When band pass filters are manufactured there are inevitable variations in the exact band pass center wavelength and width, and for broader filters, in the shape of the transmission envelope. Thus, even with the lighter grades of paper, there is still some temperature sensitivity in a two band pass filter sensor which cannot be removed and may affect the desired accuracy of the moisture measurements.
The measurement of the moisture content of heavier grades of paper with such a sensor has additional problems. Each grade of paper has its own characteristic transmission spectra. For example, paper usually contains between 2-12% moisture by weight. Thus, a heavier grade of paper will typically contain more moisture. However, as the amount of moisture increases, the water absorption peak increases in magnitude as well as broadens in the wavelength direction. Both of these effects tend to reduce the amount of radiation transmitted through the web. In fact, at the water absorption peak, the strong water and cellulose absorptions of the heavier grades of paper may effectively absorb nearly all of the radiation directed at the web from the infrared source. A narrow set of band pass filters which may be adequate for a light weight paper may be entirely inadequate in terms of transmitting the required amount of light through a heavier grade of paper.
Moreover, a moisture sensor with a set of filters which are nearly temperature insensitive for a lighter grade of paper may become very temperature sensitive as the shape of the transmission spectra changes with a heavier grade of paper, especially if the water absorption peak shifts partly or entirely outside the measurement region. Finally, even if the measure and reference filters are carefully selected there is still some residual temperature sensitivity when measuring heavier grades of paper which cannot be removed by a moisture sensor using a two band pass filter system.
Howarth also describes an infrared moisture sensor with a detecting unit which measures the transmission of the infrared beam through the web at three separate wavelength regions of the spectrum. The first band pass filter of the three filters passes infrared radiation having wavelengths within a slope of the absorption spectrum adjacent to the water absorption peak. Infrared radiation within this region is readily absorbed by water, but provides a stronger signal than if the pass band of the filter were centered directly over the water absorption peak, at about 1.93 microns. However, as a result, the output of the measure detector associated with this first filter becomes temperature sensitive.
A second band pass filter is selected to pass wavelengths in a region of the spectrum absorbed primarily by paper fibers. Therefore, the intensity of the infrared beam detected by the second detector is primarily indicative of the basis weight of the web. The output of the second detector is therefore used to correct the moisture measurement of the first detector for changes in basis weight.
A third band pass filter is selected to compensate for the temperature sensitivity of the first detector.
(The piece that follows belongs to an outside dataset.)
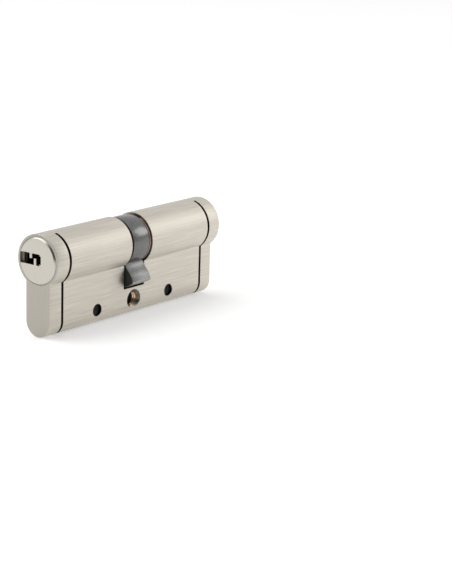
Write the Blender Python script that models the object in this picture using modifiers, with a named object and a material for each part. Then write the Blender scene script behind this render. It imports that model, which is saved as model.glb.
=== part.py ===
"""Double euro profile lock cylinder, 40/40, with its plugs, cam, clutch, pins, springs and anti-snap bar.

The origin is on the plugs' axis, above the fixing screw's hole. +X runs along the plugs, from the front end
at -X to the rear end at +X, and +Z is up: the flat lower body hangs below the round barrel. The rear half's
inner works are the front half's, turned half a turn about Z. Every length is in metres.
"""

import math

import bmesh
import bpy
from mathutils import Matrix, Vector

# Standard profile, and the length of each half from the fixing screw to the end face
HALF_LENGTH = 0.040
BARREL_R = 0.0085
BODY_HALF_WIDTH = 0.005
BODY_BOTTOM_Z = -0.0245

# Slot for the cam, and the hole for the fixing screw that crosses the body below it
SLOT_HALF_WIDTH = 0.00505
SLOT_R = 0.01565
SCREW_Z = -0.01887
SCREW_BORE_R = 0.00215
SCREW_MOUTH_R = 0.0033

# Sacrificial groove near each end: it leaves the top of the barrel whole
GROOVE_X = 0.03427
GROOVE_WIDTH = 0.001
GROOVE_DEPTH = 0.001
GROOVE_TOP_ANGLE = math.radians(13.5)

# Plug bore, the wider recess for the plug's head, and the plug itself
BORE_R = 0.0066
HEAD_BORE_R = 0.00763
HEAD_BORE_DEPTH = 0.0018
PLUG_R = 0.0065
HEAD_R = 0.00753
HEAD_CHAMFER = 0.00042
HEAD_RISE = 0.00045
HEAD_BACK_X = 0.0384
NECK_R = 0.0054
NECK_END_X = 0.0012
CLIP_GROOVE_R = 0.0048
CLIP_GROOVE_X = (0.0041, 0.00495)

# Keyway, offset towards +Y in the front plug, with a ward from above and one from below
KEYWAY_Y = (-0.0015, 0.00565)
KEYWAY_Z = (-0.0014, 0.00218)
UPPER_WARD_Y = (0.0021, 0.0032)
UPPER_WARD_Z = 0.0006
LOWER_WARD_Y = (0.0004, 0.0014)
LOWER_WARD_Z = 0.0007
KEYWAY_STEP = 0.0005
KEYWAY_END_X = 0.006
HEAD_RECESS_Y = 0.0071
HEAD_RECESS_DEPTH = 0.0013
HEAD_STEP_Y = 0.0066
HEAD_STEP_DEPTH = 0.0017
TIP_PASSAGE_Y = (-0.0012, 0.002)
TIP_PASSAGE_Z = (-0.001, 0.0016)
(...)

The third filter passes a region of the spectrum where the water absorption of the infrared radiation varies rapidly with wavelength. For example, the third filter is preferably located on a slope of the absorption spectrum between a peak and a valley. Since the infrared spectrum for both water and paper fiber shifts to lower wavelengths with increases in web temperature, a third detector associated with the third filter is sensitive to web temperature. Since the third filter is located on a different portion of the infrared spectrum than the first filter, the output of the third detector will have a different temperature coefficient than the output of the first detector. Thus, the output of the third detector can be used to correct the moisture measurement of the first detector for the effects of changing web temperature.
However, the degree of compensation required by this technique to compensate for the temperature sensitivity of the measurement detector generates problems in certain contexts. For example, the third filter is typically selected to pass a region of the spectrum which is sensitive to not only the web temperature, but also to the composition and/or basis weight of the web. When the first and second filter are not selected to remove as much temperature sensitivity as possible, the high degree of temperature compensation required from the third detector may introduce significant dependence on the basis weight, ash, coating or pigment of the web. This dependence is normally removed by providing different calibration constants for different paper types.
A high degree of temperature compensation from the third detector introduces other sources of error. Howarth provides that the moisture of the web be calculated by combining the outputs from the three detectors in empirically derived equations. These equations combine values indicative of the amplitudes of each of the three detector signals to achieve a weighted average of these three values. The weighting coefficients of the equations, for example, C1 and C2, are dependent upon the width of the pass bands of each filter on the absorption spectrum. The coefficient values are chosen empirically to provide the weighted average of the detector signal values to minimize temperature and basis weight sensitivity.
The values for C1 and C2 are obtained by taking the readings of the three detector signals using samples of moisture-containing paper which are sealed between two plates of glass. To accomplish this, the glass-enclosed web is first heated. Then, measurements of the infrared penetration through the glass-enclosed web are made periodically as the temperature of the glass-enclosed web decreases.
In some applications, the amount of compensation needed for temperature insensitivity in glass-enclosed sample tests is different from that needed for on-line measurement. It would be highly desirable if the calibration constants obtained on samples at temperature around 22.degree. C. were correct for on-line measurements, even for paper in a very strongly non-equilibrium state at around 100.degree. C. As a practical matter, however, this method of calibrating the temperature compensation by glass-enclosed samples provides different values for the constant C1 than that required for on-line measurements. This is presumably due to the non-equilibrium condition of the paper on-line at a high temperature having a different affect on the absorption, for example, at 1.6 microns than on the absorption at 1.9 microns. This different value for the calibration constant can introduces an additional source of error in the moisture measurements. The high degree of compensation required exacerbates this source of error.
Thus, there is a need for a moisture sensor which can overcome these types of problems and accurately determine the moisture content of the web in a manner which is optimally insensitive to the temperature, the basis weight and the composition of the web over a wide range of moisture, temperature and basis weights.